A new pavilion in Woodstock aimed at being both a gathering for people and a versatile venue could be designed and shovel-ready by the beginning of 2023, Woodstock officials said.
The pavilion, which is still in the conceptual phase, could be an extension of the city’s historic Square, Mayor Mike Turner said, calling it a “modern gathering place” that could strengthen the downtown.
In addition to it being a park-style area where people could gather, it could also host a variety of events, such as concerts, farmers’ markets and festivals, Turner said.
The pavilion, as currently rendered, would go in the downtown area next to Woodstock Metra Station East off Clay Street, Executive Director of Business Development Danielle Gulli said. She said she thinks it’s a great area to have a community-gathering area.
If the pavilion comes to fruition, another idea is to create a system around it that would allow the open area to become an ice-skating spot in the winter, Turner said.
“I think it has the potential to really energize downtown with additional residents, commercial opportunities and … make Woodstock an even better place to live and visit,” Turner said.
The hope is for it to draw more businesses to the area, Turner said.
Paired with various infrastructure projects Woodstock has planned, it could help with density in the downtown area, Gulli said.
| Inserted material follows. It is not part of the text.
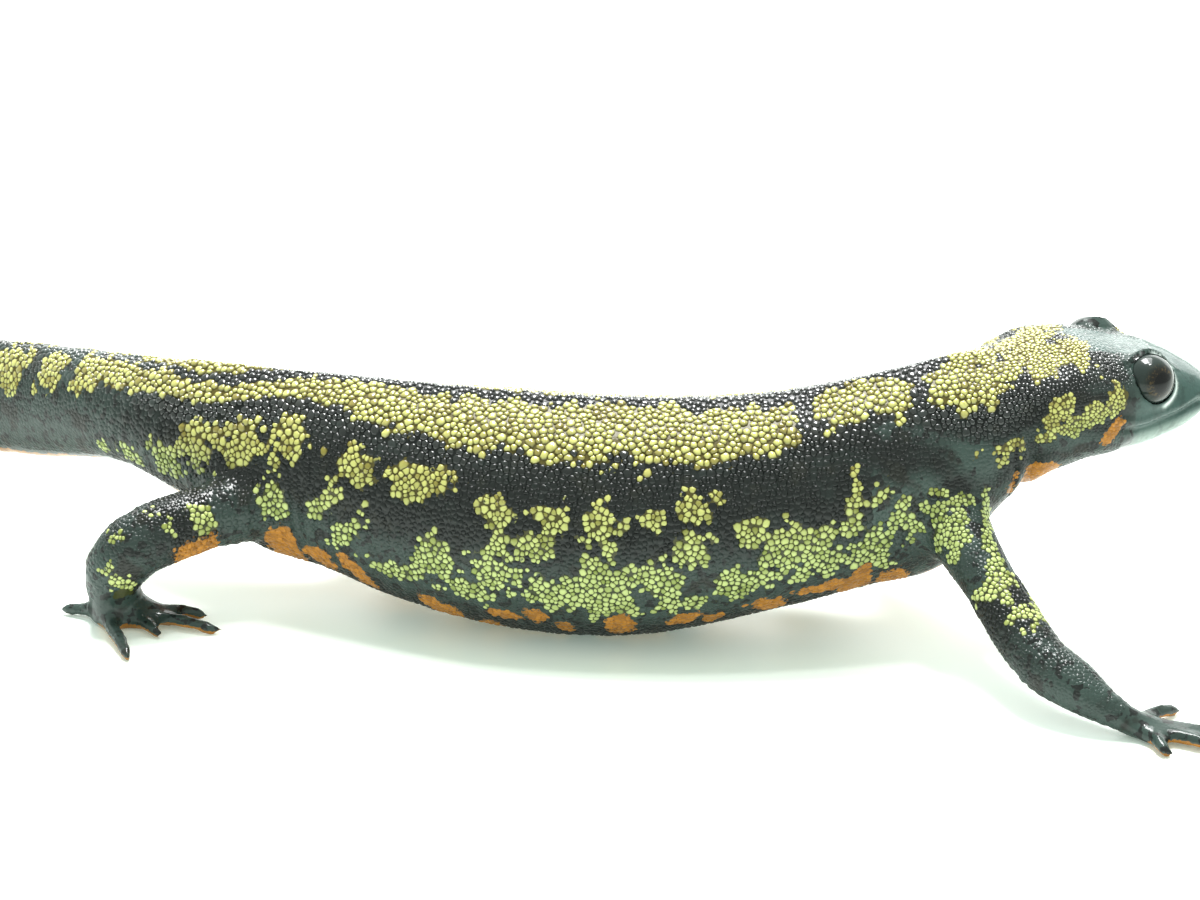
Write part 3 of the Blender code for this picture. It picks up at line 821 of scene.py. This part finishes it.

“We’ve got an opportunity in the downtown for development,” Gulli said. “We have a lot of unique opportunity sites. When you look at all that, Woodstock is very ripe.”
Woodstock Chamber of Commerce President Brad Ball said he thinks it’s a neat idea and could help attract business to the city.
“I think it is a very interesting design and concept that I think captured a lot of people’s interest,” Ball said. “We’re very interested to see how the details and design progresses.”
Turner said he took the idea to PanCor Construction, who drew up a concept plan that “blew me out of the water,” he said. The city, as part of looking into costs, opted to buy the plan to talk with other developers.
So early in the process, it’s hard to know what the cost could be, Turner said, though there are some thoughts on how to pay for it, including sponsorships, ticketed events to the pavilion, fundraising, tax increment financing, and federal COVID-19 stimulus dollars from the American Rescue Plan Act, from which the city received $3.4 million.
“We think it’s doable to finance it through a combination of methods,” Turner said. “I’m not looking to use debt or property taxes.”
Gulli called a timeline that sees the project ready to construct by the end of the year “aggressive,” though the tentative goal is to have the final decision from City Council by the end of the year. The pavilion could then be built around 2023 or 2024, Turner said.
Ball said he appreciates “visionary ideas like this,” which he said could be transformative.
“I think a lot of communities spend a lot of time and effort and don’t necessarily get very far in terms of making change,” he said. “I really appreciate the effort to bring transformative change to continually make Woodstock a better place.”